I wanted to have a week long focus on numbers and counting so started to explore the different ways we could do this. I felt the best way for children to start to recognise numbers and make connections with number names and counting, was to create a number rich environment for them. I wanted them to see how numbers have a purpose in our lives. We use them to tell the time, count groups of items, number our homes, to gauge temperatures for cooking our foods. There are so many ways in which we rely on numbers to help us every day and by showing numbers to children in context, they can start to make links and understandings that are not as easy to obtain by just counting alone.
I set up a number station for the children to explore. I gathered lots of items that have numbers on them and placed them out for the children to use in their own ways. I provided glass beads as counters, clocks, calculators, wooden numbers, sandpaper numbers, pens and pencils. I also added timers, dice, rulers and tape measures. Anything that I could find that involved numbers in some way.
I added spots to the sandpaper numbers to encourage counting with the glass beads. I also used red for the even numbers and blue for the odd numbers. I am not sure if we will get as far as exploring this concept as the children are still very young but they may start to see a visual pattern with the spots, for themselves.
Little “L” used past knowledge of glass beads and spots from our Halloween counting activity and strait away started to add beads to spots. Counting as she did so. She then looked at the box of wooden numbers and found the number that matched.
After several completed number cards she moved on to explore the number cards. She asked me “What one for “L”? I took this to mean how old is she and showed her the number 2 on the calculator. She then asked me what one was her brother? So I showed her the number 5!
We spent several minutes pressing numbers and talking about what we could see and what numbers we were pressing. She had asked me to play too and passed me a calculator. These calculators were a great bargain from our local pound shop. The numbers are nice and clear. Big enough for the children to press the buttons with ease.
Some time later Little “L” moved on to look at the playing cards I had put out. Again these were over sized and £1 from the pound shop. She talked about the shapes on the cards and the colours. She went back to adding glass beads. This time to each of the suit icons that are printed on each card. Then looked for the matching wooden number. This was a bit tricky for the Ace cards as she needed a 1 but the card had an “A” on it.
We looked at the penguin clock together. She set the hands on the clock and then asked me what the time was. We did this several times. Talking about what time is lunch, what time do we have naps, what time does mummy come?
She played with the timer, setting the numbers and then waiting for it to beep!
She played with the dice, rolling them, counting spots and stacking them up!

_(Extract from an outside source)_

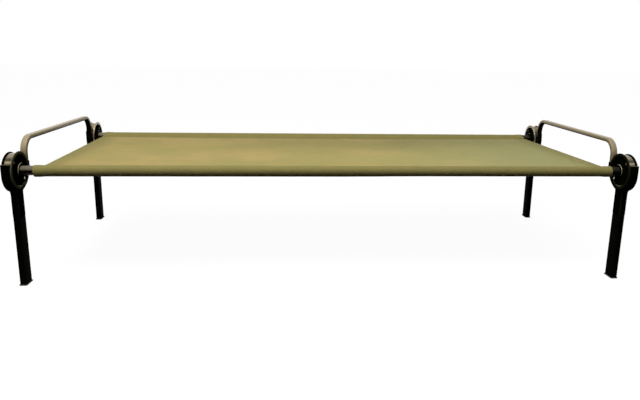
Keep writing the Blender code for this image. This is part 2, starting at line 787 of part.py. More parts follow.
def webMesh():
    bm = bmesh.new()
    edgeY = RAIL_Y - math.sqrt(SLEEVE_BORE**2 - WEB_RISE**2) + FABRIC
    top = []
    bottom = []
    for i in range(WEB_STATIONS + 1):
        x = SLEEVE_END_X * (2 * i / WEB_STATIONS - 1)
        topRow = []
        bottomRow = []
        for j in range(WEB_STRIPS + 1):
            y = edgeY * (2 * j / WEB_STRIPS - 1)
            z = webHeight(x, y)
            topRow.append(bm.verts.new((x, y, z + FABRIC / 2)))
            bottomRow.append(bm.verts.new((x, y, z - FABRIC / 2)))
        top.append(topRow)
        bottom.append(bottomRow)
    for i in range(WEB_STATIONS):
        for j in range(WEB_STRIPS):
            for rows in (top, bottom):
                bm.faces.new((rows[i][j], rows[i + 1][j], rows[i + 1][j + 1], rows[i][j + 1]))
        for j in (0, WEB_STRIPS):
            bm.faces.new((top[i][j], top[i + 1][j], bottom[i + 1][j], bottom[i][j]))
    for i in (0, WEB_STATIONS):
        for j in range(WEB_STRIPS):
            bm.faces.new((top[i][j], top[i][j + 1], bottom[i][j + 1], bottom[i][j]))
    return meshFromBmesh(bm, "web")


def deckMesh():
    tools = []
    for operation, radius, reach in (
        ("UNION", SLEEVE_RADIUS, 0),
        ("DIFFERENCE", SLEEVE_BORE, PASS),
    ):
        for side in (1, -1):
            end = SLEEVE_END_X + reach
            profile = ((-end, 0), (-end, radius), (end, radius), (end, 0))
            cylinder = turnedMesh(profile, RAIL_STEPS, "X")
            tools.append((operation, shifted(cylinder, (0, side * RAIL_Y, RAIL_HEIGHT))))
    return combined(webMesh(), tools)


# Assembly

def addCorner(prefix, sideX, sideY, railAxis, frame, materials):
    centre = Vector((0, sideY * RAIL_Y, RAIL_HEIGHT))

    def add(name, mesh, material, parent):
        copy = mirrored(mesh, sideX, sideY)
        addPiece(f"{prefix}_{name}", shifted(copy, centre), materials[material], parent)

    add("disc_flange", flangeMesh(), "moulding", railAxis)
    add("disc_hub", hubMesh(), "hub", railAxis)
    for label, place in discScrewPlaces().items():
        add(f"disc_screw_{label}", discScrewMesh(place), "screw", railAxis)
    add("leg_head", headMesh(), "moulding", frame)
    add("leg_tube", legTubeMesh(), "frame", frame)
    add("leg_screw", legScrewMesh(), "screw", frame)
    add("foot_cap", footMesh(), "rubber", frame)
    add("bar_bolt", barBoltMesh(), "moulding", frame)


def makeMaterials():
    return {
        "fabric": makeMaterial("deck_canvas", (0.33, 0.30, 0.13), 0.9, 0.0),
        "frame": makeMaterial("black_paint", (0.02, 0.02, 0.018), 0.35, 0.3),
        "moulding": makeMaterial("black_moulding", (0.015, 0.016, 0.012), 0.4, 0.0),
        "hub": makeMaterial("hub_moulding", (0.03, 0.028, 0.02), 0.22, 0.2),
        "steel": makeMaterial("plain_steel", (0.5, 0.5, 0.48), 0.35, 1.0),
        "spring": makeMaterial("spring_steel", (0.35, 0.35, 0.36), 0.3, 1.0),
        "screw": makeMaterial("screw_zinc", (0.75, 0.68, 0.5), 0.3, 1.0),
        "rubber": makeMaterial("foot_rubber", (0.05, 0.05, 0.05), 0.7, 0.0),
    }


def main():
    clearScene()
    materials = makeMaterials()
    deck = addEmpty("deck", (0, 0, 0))
    rails = {}
    for side, sideY in (("front", -1), ("rear", 1)):
        rails[side] = addEmpty(f"{side}_rail_axis", (0, sideY * RAIL_Y, RAIL_HEIGHT), deck)
        addRail(side, sideY, rails[side], materials)
    addPiece("deck_fabric", deckMesh(), materials["fabric"], deck)
    for end, sideX in (("left", -1), ("right", 1)):
        frame = addEmpty(f"{end}_end_frame", (sideX * BAR_X, 0, RAIL_HEIGHT), deck)
        bar = mirrored(barMesh(), sideX, 1)
        addPiece(f"{end}_end_bar", bar, materials["frame"], frame)
        for side, sideY in (("front", -1), ("rear", 1)):
            addCorner(f"{side}_{end}", sideX, sideY, rails[side], frame, materials)


main()
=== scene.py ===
import json
import math

import bmesh
import bpy
from mathutils import Matrix, Vector, noise


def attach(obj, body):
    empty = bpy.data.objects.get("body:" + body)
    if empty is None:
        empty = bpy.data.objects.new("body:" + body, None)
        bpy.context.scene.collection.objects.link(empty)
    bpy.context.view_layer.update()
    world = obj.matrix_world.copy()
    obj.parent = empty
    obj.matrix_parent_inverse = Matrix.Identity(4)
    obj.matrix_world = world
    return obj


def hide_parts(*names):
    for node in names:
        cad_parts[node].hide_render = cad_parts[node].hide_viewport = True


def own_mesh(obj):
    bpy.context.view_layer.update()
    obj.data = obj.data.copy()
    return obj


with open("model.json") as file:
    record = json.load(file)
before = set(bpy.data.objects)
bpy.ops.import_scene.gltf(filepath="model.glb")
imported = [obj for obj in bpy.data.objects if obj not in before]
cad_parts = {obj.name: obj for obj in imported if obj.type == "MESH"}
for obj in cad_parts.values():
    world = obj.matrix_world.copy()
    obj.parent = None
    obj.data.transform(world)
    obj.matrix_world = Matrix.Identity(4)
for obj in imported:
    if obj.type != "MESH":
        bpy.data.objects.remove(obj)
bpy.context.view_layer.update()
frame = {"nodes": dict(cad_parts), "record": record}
print("frame loaded:", len(frame["nodes"]), "CAD nodes")


# Camera and light

cameraView = {
    "place": (-0.1349, -2.2762, 0.7843),
    "yaw": 0.0740,
    "pitch": 0.2163,
    "roll": 0.0167,
    "lens": 32.265,
    "sensor": 36,
    "shift": (-0.01937, -0.03563),
}
# Azimuths are degrees round from the front, minus is to the left
lamps = {
    "keyPanel": {"kind": "AREA", "power": 136, "size": 1.7, "distance": 4.0, "elevation": 57, "azimuth": -25},
    "topSun": {"kind": "SUN", "power": 0.9, "softness": 40, "distance": 3.0, "elevation": 86, "azimuth": 0},
}
studio = {
    "aimHeight": 0.39,
    "ambient": 0.02,
    "ambientTint": (1, 0.99, 0.96, 1),
    "floorGlow": 0.965,
    "floorShadow": 0.07,
    "floorBounce": 0.03,
    "floorSize": 24,
    "floorZ": -0.0002,
    "cardBlack": 0.002,
}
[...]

LEARNING INTENTIONS AND IDEAS FOR EXPANDING LEARNING:
This area was set up to help the children to become more familiar with numbers in our environment. To show that numbers have a meaning and a purpose, to show the different ways in which we use numbers every day. I hope that this will encourage counting, number language and number recognition. This was offered as a fun “Number Station” where the children could explore the resources and make links and connections in a safe place where there is no right or wrong way to do things. Where there is no pressure to get the answer right. As the week goes on I hope to add to this area with more pictures of numbers in our environment. The children and I will have number hunts when at home or walking outside and then take photos of numbers that we see. I can then print and display these numbers in our “Number Station” for the children to look at and talk about. Making the numbers more meaningful to these children.